1.5 hours: lunch in Alfama.
15 minutes: walk to Miradouro do Senhora Monte.
- Get ready for a little bit of an uphill walk!
30 minutes: Miradouro do Senhora Monte.
- This is the highest miradouro in the city, and it gives you sweeping views of Lisboa. I have read that it is also the best place to watch the sunset. Maybe you’ll also get to listen to a performer!
30 minutes: take Tram 28.
- Monday afternoon is also a good time to go. It was definitely full, but not as jam-packed as I saw it being on the weekend.
1 hour: Elevador de Santa Justa.
- This is something that I went on mainly because I had access to the Lisboa Card. It is quite expensive otherwise. It leads to some cool views of the city that are different from the miradouros because here, you are right in the center of it all.
1 hour: wander around Chiado.
- Definitely a more commercialized area with popular European stores like Pull & Bear, Tezenis, Muji, etc. Even so, I enjoyed popping in and also listening to street performers and general hustle and bustle of the area.
- I even found a roasted chestnut cart! I bought half a dozen for 50 cents to have as a snack. My family always makes these around Christmas time, so it was a nice reminder of home :).
Closing Remarks
I was in Lisboa for 3 days and 2 nights, and I believe this is the minimum amount of time one should spend here. In this time, I was able to explore the main neighborhoods and attractions, check out the nightlife, and make my way out to some nearby cities. If I ever come back, I would love to make a visit to the Museu Nacional de Azulejo, but since I was able to see these traditional azulejos (tiles) by walking around the city, it is certainly not the end of the world if I am unable to return to Lisboa.
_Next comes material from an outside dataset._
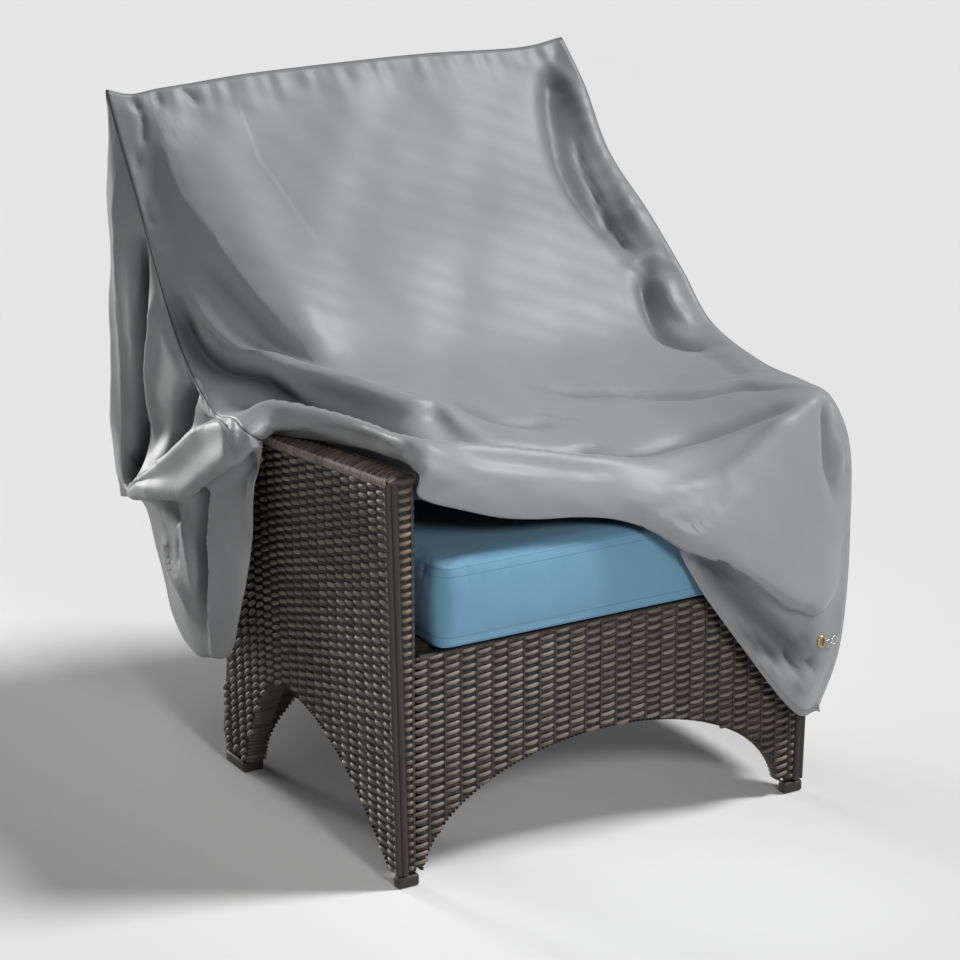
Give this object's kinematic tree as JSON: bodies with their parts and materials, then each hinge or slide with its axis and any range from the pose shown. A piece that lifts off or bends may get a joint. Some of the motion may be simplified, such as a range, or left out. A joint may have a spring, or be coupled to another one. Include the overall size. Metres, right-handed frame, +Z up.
{
  "type": "patio chair cover on armchair",
  "caption": "Loose grey polyester furniture cover pulled part-way over a woven garden armchair with a blue box cushion.",
  "frame": {"origin": "on the ground, under the middle of the whole footprint (chair and draped cover)", "axes": "+X to the right as the picture's viewer faces the chair's front, +Y from the front to the back, +Z up"},
  "size_m": [0.8706, 0.9396, 1.0106],
  "materials": {
    "grey_polyester": "coated woven polyester, slight sheen",
    "woven_resin": "woven resin strand, brown and grey streaks",
    "blue_canvas": "plain woven canvas",
    "dark_plastic": "moulded",
    "brass": "polished",
    "bright_steel": "bright plated"
  },
  "bodies": {
    "root": {"cover_front_panel": "grey_polyester", "cover_left_side_panel": "grey_polyester", "cover_right_side_panel": "grey_polyester", "cover_back_panel": "grey_polyester", "brass_eyelet": "brass", "steel_link": "bright_steel", "steel_ring": "bright_steel", "armchair_left_side": "woven_resin", "armchair_right_side": "woven_resin", "armchair_front_apron": "woven_resin", "armchair_rear_apron": "woven_resin", "armchair_seat_deck": "woven_resin", "armchair_back_rest": "woven_resin", "seat_cushion": "blue_canvas", "front_left_glide": "dark_plastic", "rear_left_glide": "dark_plastic", "front_right_glide": "dark_plastic", "rear_right_glide": "dark_plastic"}
  },
  "joints": []
}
While I feel that the main value of my sample itineraries comes from sharing the amount of time each attraction took as opposed to the exact order of events, I do feel like Saturday flowed especially well. Belém is located out west, so throughout the day we continued further and further east until we came back to the city center.
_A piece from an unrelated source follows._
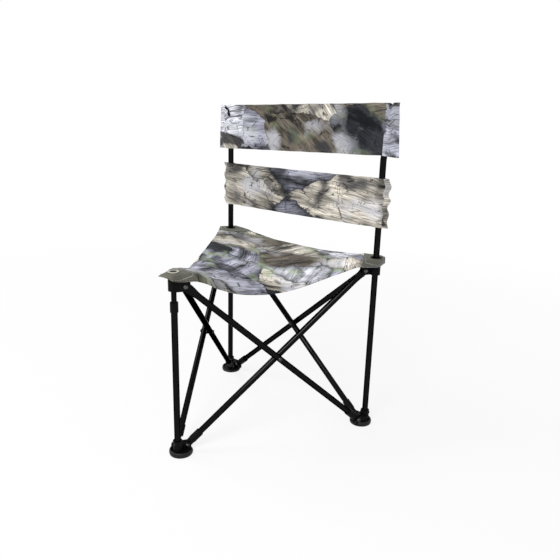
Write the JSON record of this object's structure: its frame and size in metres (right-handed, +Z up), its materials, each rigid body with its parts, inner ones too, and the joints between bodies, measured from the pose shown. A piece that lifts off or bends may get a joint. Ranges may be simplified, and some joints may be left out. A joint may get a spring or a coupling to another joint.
{
  "type": "three leg stool",
  "caption": "Folding stool: upright legs joined by crossing braces that fold like scissors, a sling seat and two cloth back bands on tall rear posts.",
  "frame": {"origin": "on the floor, under the middle of the bounding box", "axes": "+Z up, -Y towards the front leg, +X to the right as seen from the front"},
  "size_m": [0.5772, 0.4998, 0.8052],
  "materials": {
    "tube": "satin black powder coat",
    "moulding": "black moulded nylon",
    "pad": "black rubber",
    "rivet": "blackened steel",
    "grommet": "nickel plated",
    "fabric": "printed woven polyester",
    "patch": "olive grey reinforcement cloth"
  },
  "bodies": {
    "front_leg": {"front_foot": "moulding", "front_foot_pad": "pad", "front_foot_rivets": "rivet", "front_leg_pin": "rivet", "front_lower_leg": "tube", "front_leg_collar": "moulding"},
    "right_leg": {"right_foot": "moulding", "right_foot_pad": "pad", "right_foot_rivets": "rivet", "right_leg_pin": "rivet", "right_post": "tube", "right_post_cap": "moulding", "top_back_band": "fabric"},
    "left_leg": {"left_foot": "moulding", "left_foot_pad": "pad", "left_foot_rivets": "rivet", "left_leg_pin": "rivet", "left_post": "tube", "left_post_cap": "moulding", "lower_back_band": "fabric"},
    "front_hub": {"front_hub": "moulding", "front_hub_rivets": "rivet", "front_seat_grommet": "grommet", "front_seat_patch": "patch", "front_upper_leg": "tube", "front_leg_plug": "moulding", "seat": "fabric"},
    "right_hub": {"right_hub": "moulding", "right_hub_rivets": "rivet", "right_seat_grommet": "grommet", "right_seat_patch": "patch"},
    "left_hub": {"left_hub": "moulding", "left_hub_rivets": "rivet", "left_seat_grommet": "grommet", "left_seat_patch": "patch"},
    "right_inner_brace": {"right_side_inner_brace": "tube", "right_side_inner_brace_knuckle": "moulding", "right_side_cross_rivet": "rivet", "right_side_cross_washer": "rivet"},
    "right_outer_brace": {"right_side_outer_brace": "tube", "right_side_outer_brace_knuckle": "moulding"},
    "left_inner_brace": {"left_side_inner_brace": "tube", "left_side_inner_brace_knuckle": "moulding", "left_side_cross_rivet": "rivet", "left_side_cross_washer": "rivet"},
    "left_outer_brace": {"left_side_outer_brace": "tube", "left_side_outer_brace_knuckle": "moulding"},
    "rear_inner_brace": {"rear_side_inner_brace": "tube", "rear_side_inner_brace_knuckle": "moulding", "rear_side_cross_rivet": "rivet", "rear_side_cross_washer": "rivet"},
    "rear_outer_brace": {"rear_side_outer_brace": "tube", "rear_side_outer_brace_knuckle": "moulding"}
  },
  "joints": [
    {"name": "fold", "type": "hinge", "parent": "front_leg", "child": "right_inner_brace", "pos_m": [0.00464, -0.19188, 0.018], "axis": [0.866, -0.5, 0], "range_deg": [0, 42], "deforming": ["seat", "top_back_band", "lower_back_band"]},
    {"name": "left_outer_brace_hinge", "type": "hinge", "parent": "front_leg", "child": "left_outer_brace", "pos_m": [-0.01936, -0.20038, 0.018], "axis": [0.866, 0.5, 0], "range_deg": [0, 42]},
    {"name": "right_side_crossing", "type": "hinge", "parent": "right_inner_brace", "child": "right_outer_brace", "pos_m": [0.12375, -0.00258, 0.218], "axis": [0.866, -0.5, 0], "range_deg": [-84, 0]},
    {"name": "left_side_crossing", "type": "hinge", "parent": "left_outer_brace", "child": "left_inner_brace", "pos_m": [-0.12375, -0.00258, 0.218], "axis": [0.866, 0.5, 0], "range_deg": [-84, 0]},
    {"name": "right_foot_hinge", "type": "hinge", "parent": "right_outer_brace", "child": "right_leg", "pos_m": [0.24286, 0.18673, 0.018], "axis": [0.866, -0.5, 0], "range_deg": [0, 42]},
    {"name": "left_foot_hinge", "type": "hinge", "parent": "left_inner_brace", "child": "left_leg", "pos_m": [-0.22814, 0.19523, 0.018], "axis": [0.866, 0.5, 0], "range_deg": [0, 42]},
    {"name": "right_hub_hinge", "type": "hinge", "parent": "right_inner_brace", "child": "right_hub", "pos_m": [0.22814, 0.19523, 0.418], "axis": [0.866, -0.5, 0], "range_deg": [-42, 0]},
    {"name": "left_hub_hinge", "type": "hinge", "parent": "left_outer_brace", "child": "left_hub", "pos_m": [-0.24286, 0.18673, 0.418], "axis": [0.866, 0.5, 0], "range_deg": [-42, 0]},
    {"name": "front_hub_hinge", "type": "hinge", "parent": "right_outer_brace", "child": "front_hub", "pos_m": [0.01936, -0.20038, 0.418], "axis": [0.866, -0.5, 0], "range_deg": [0, 42]},
    {"name": "rear_outer_brace_hinge", "type": "hinge", "parent": "left_leg", "child": "rear_outer_brace", "pos_m": [-0.2235, 0.22027, 0.018], "axis": [0, -1, 0], "range_deg": [0, 42]},
    {"name": "rear_inner_brace_hinge", "type": "hinge", "parent": "right_leg", "child": "rear_inner_brace", "pos_m": [0.2235, 0.20327, 0.018], "axis": [0, 1, 0], "range_deg": [0, 42]}
  ],
  "couplings": [
    {"joint": "left_outer_brace_hinge", "follows": "fold", "ratio": 1},
    {"joint": "right_side_crossing", "follows": "fold", "ratio": -2},
    {"joint": "left_side_crossing", "follows": "fold", "ratio": -2},
    {"joint": "right_foot_hinge", "follows": "fold", "ratio": 1},
    {"joint": "left_foot_hinge", "follows": "fold", "ratio": 1},
    {"joint": "right_hub_hinge", "follows": "fold", "ratio": -1},
    {"joint": "left_hub_hinge", "follows": "fold", "ratio": -1},
    {"joint": "front_hub_hinge", "follows": "fold", "ratio": 1},
    {"joint": "rear_outer_brace_hinge", "follows": "fold", "ratio": 1},
    {"joint": "rear_inner_brace_hinge", "follows": "fold", "ratio": 1}
  ]
}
October was also a fantastic time to go. It is still super warm during the day, does not get too chilly at night, and there are fewer tourists than there are during the summer months.
A few other things to note: almost all museums are closed on Mondays and nightlife does not exist on Sundays. Perhaps this is common sense, but I was quite surprised how little there was.
Note: views are my own and do not reflect those of The Fulbright Program or La Comisión Fulbright de España.